After every temporary copy succeeds, the helper starts a SQLite transaction and calls the database write callback. The callback writes records through the provided connection but leaves commit() and rollback() to the helper.
If the callback succeeds, the helper promotes each temporary file to its final destination and then commits the database transaction. If any step fails, the helper rolls back the transaction when one is active, removes temporary files, removes any final files it promoted, logs the rollback, and re-raises the original failure to the caller.
Inputs
Commit Rollback and Cleanup Helper receives:
- File copy pairs containing source
Pathobjects and final destinationPathobjects. - An open
sqlite3.Connection. - A database write callback that receives that connection.
It does not receive source text, parsed text, chunk text, user-facing request objects, provider responses, or permanent source metadata decisions.
Outputs
On success, the helper leaves final copied files at their destination paths, commits the caller's SQLite writes, and returns the callback result.
On failure, the helper raises the original error after attempting rollback and cleanup. It does not return partial commit state, create UI state, create manifests, or create retry records.
Failure Behavior
If validation or file copy fails before the transaction starts, the helper does not call the database write callback and removes any temporary files it created.
If database writes, final file promotion, or database commit fail after the transaction starts, the helper rolls back the transaction when possible and cleans tracked files. Cleanup treats missing files as already cleaned. If cleanup cannot remove a tracked file, the helper logs the cleanup failure at ERROR; if any tracked file remains after cleanup, it logs the inconsistency at CRITICAL.
Logs must not include raw source paths, final paths, filenames, source text, chunk text, local machine details, or user data.
System Interactions
Commit Rollback and Cleanup Helper currently interacts with:
- Temporary Split Chunk Outputs, whose temporary rows can later feed commit orchestration.
- Temporary Source Staging State, Source Type Selection Filter, staged source file access validation, staged source hash preflight, and duplicate preflight, which prepare inputs before commit work reaches this helper.
- Committed Source File Storage, which prepares source file copy pairs and uses this helper to keep copied files aligned with the wider commit.
- Committed Source Storage and Chunk Storage, which can receive caller-prepared records when transaction-safe commit orchestration writes them.
- World Database Bootstrap, which supplies the world database connection.

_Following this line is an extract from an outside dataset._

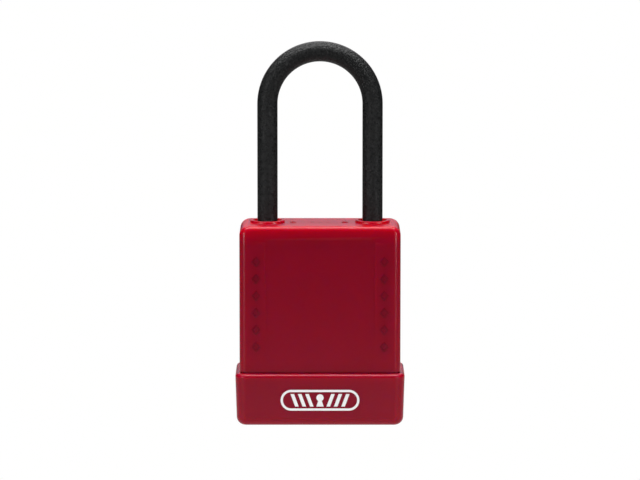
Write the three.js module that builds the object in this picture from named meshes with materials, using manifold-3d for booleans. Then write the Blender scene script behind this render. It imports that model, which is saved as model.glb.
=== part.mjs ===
// Keyed safety padlock in an insulating plastic jacket, as an assembly of its separate pieces.
//
// Millimetres. X runs across the front, the front faces -Y, Z is up, and the origin is under the
// middle of the base collar. The captive (heel) leg of the shackle is at -X, the free (toe) leg at +X.
// The lock is shown shut, with its pin tumblers lifted to the shear line.

import * as THREE from "three";
import { mergeVertices } from "three/addons/utils/BufferGeometryUtils.js";
import Module from "manifold-3d";

const wasm = await Module();
wasm.setup();

// ---------------------------------------------------------------- driving dimensions

// Base collar: a cup that closes the jacket from below and stands proud of it all round.
const COLLAR = { width: 40, depth: 21, top: 12.4, corner: 2.75, draft: 0.3, foot: 2, lip: 0.9 };
const COLLAR_ROOM = { width: 37.2, depth: 17.6, corner: 1.85, floor: 1.6 };
const COLLAR_FACE = 5; // radius of the opening over the plug

// Jacket: a five-walled shell over the lock block, open at the bottom. Its top edge is rounded to a
// larger radius at the two ends (endEdge) than along the front and back (longEdge).
const JACKET = { width: 38, depth: 18.2, top: 47.3, corner: 1.75, endEdge: 2.3, longEdge: 1.05 };
const JACKET_ROOM = { width: 34.5, depth: 15, corner: 1.6, ceiling: 45.6 };
const LEDGE_GAP = 0.3; // between the collar's lip and the step in the jacket above it
const SKIRT = { step: 0.6, bottom: 1.95 };
const BOSS = { radius: 4.1, height: 0.55, edge: 0.2, hole: 2.5, dish: 3.4, dishDepth: 0.4 };
const PANEL = { width: 26, top: 44.2, depth: 0.2 };
const MARKS = { rows: 6, pitch: 4.05, lowest: 18.7, fromMiddle: 15.2, width: 1.8, height: 2.2, relief: 0.12 };
const SNAP = { length: 8, height: 1.2, relief: 0.5, z: 7, gap: 0.25 };
const ROOT = 0.5; // how far an added feature reaches into the wall that carries it

// Shackle: a steel rod bent to a U, in an insulating sleeve.
const SHACKLE = { pitch: 24.85, crest: 90.26, coreRadius: 1.95, sleeveBore: 2, sleeveRadius: 2.4 };
const SLEEVE_END = 46.3;
const TOE_END = 37.2;
const FLANGE_THICKNESS = 1.6;
const LIFT = 10.5;
const ARCH_STEPS = 24;
const ROD_SIDES = 20;

// Lock block: the metal body that the jacket covers.
const BLOCK = { width: 34, depth: 14.6, bottom: 1.9, top: 45.4, corner: 1.5 };
const LEG_BORE = 2.1;
const TOE_GAP = 0.4;
const SPRING_SEAT = 9.4;

// Locking balls, and the cam that holds them out: the balls draw in by BALL_TRAVEL over the whole lift.
const BALL = { radius: 2.5, z: 41.35, rest: 8.8, channel: 2.6, notch: 2.65 };
const BALL_TRAVEL = 3.675;
const CAM = { thickness: 3.2, clearance: 0.1, spindle: 2.3, hold: 8, fall: 28, fallSteps: 4, flankSteps: 16 };
const CAM_CHAMBER = { radius: 6.45, belowCam: 0.25, shaft: 2.6 };
const TONGUE = { width: 1.8, depth: 4.2, bottom: 25.2 };
const TONGUE_POCKET = { width: 2, depth: 4.4, bottom: 25 };
const COVER = { halfWidth: 9.4, halfDepth: 6.4, bottom: 44.35, thickness: 0.95, gap: 0.15, seatGap: 0.1 };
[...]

- Committed World Folder Bootstrap, whose source folder can become the final file destination area.
- The central logger, which records rollback and cleanup failures without local path details.
It must stay separate from parser internals, splitter internals, source staging state, committed source repositories that self-commit, graph extraction, embeddings, retrieval, and UI rendering.
Current Edge Cases
Internal edge cases:
- Duplicate final destination paths are rejected before file copies.
- Existing final destination files are rejected before file copies.
- Missing source files fail before database writes.
- File copy failure prevents database writes.
- Database write failure rolls back the transaction and removes temporary copies.
- File promotion failure rolls back the transaction and removes temporary copies.
- Database commit failure rolls back when possible and removes helper-promoted final files.
- Cleanup can be called repeatedly without failing on already-missing tracked files.
- Cleanup failures and remaining tracked files are logged without raw local paths.
Cross-system edge cases:
- Future commit orchestration must complete parser, splitter, hash, duplicate, and book-order decisions before calling this helper.
- Future database write callbacks must not call self-committing storage functions inside the helper transaction.
- Future source commit code must treat temporary files as uncommitted until the helper returns successfully.
- Future chunk or source rows must not be written when file copies fail.
- Future cleanup callers must only track files created or promoted by this helper, not user-selected source files.
- Logs must stay safe even though file paths may point into user-owned storage.
Invariants
- Database writes must not start until every temporary file copy succeeds.
- Final file promotion must not happen before the database write callback succeeds.
- The helper owns the transaction commit and rollback for its callback.
- File cleanup must be idempotent.
- The helper must not delete source files selected by the user.
- The helper must not create parser output, chunk output, source IDs, chunk IDs, hashes, book numbers, timestamps, embeddings, graph records, retrieval records, routes, or UI state.
- Logs must avoid raw local paths, filenames, source text, chunk text, and user data.
Implementation Landmarks
app/ingestion/commit_cleanup.pyowns the helper dataclasses, transaction wrapper, file preparation, file promotion, rollback, and cleanup behavior.app/ingestion/__init__.pyexports the public helper API for future ingestion callers.tests/test_commit_cleanup.pycovers success, copy failure, write failure, promotion failure, commit failure, idempotent cleanup, cleanup logging, path-safe logging, duplicate destination rejection, and existing destination rejection.
What AI/Coders Must Check Before Changing This System
Before editing Commit Rollback and Cleanup Helper, check:
- Whether the change belongs in rollback coordination or in parser, splitter, staging, hashing, duplicate checks, committed source storage, chunk storage, graph extraction, retrieval, routes, or UI.
- Whether database writes still start only after temporary file copies succeed.
- Whether cleanup still removes temporary copies and helper-promoted final files after failure.
- Whether cleanup remains safe to retry.
- Whether callbacks are still expected to avoid their own
commit()androllback()calls. - Whether logs still avoid raw paths, filenames, source text, chunk text, and local machine details.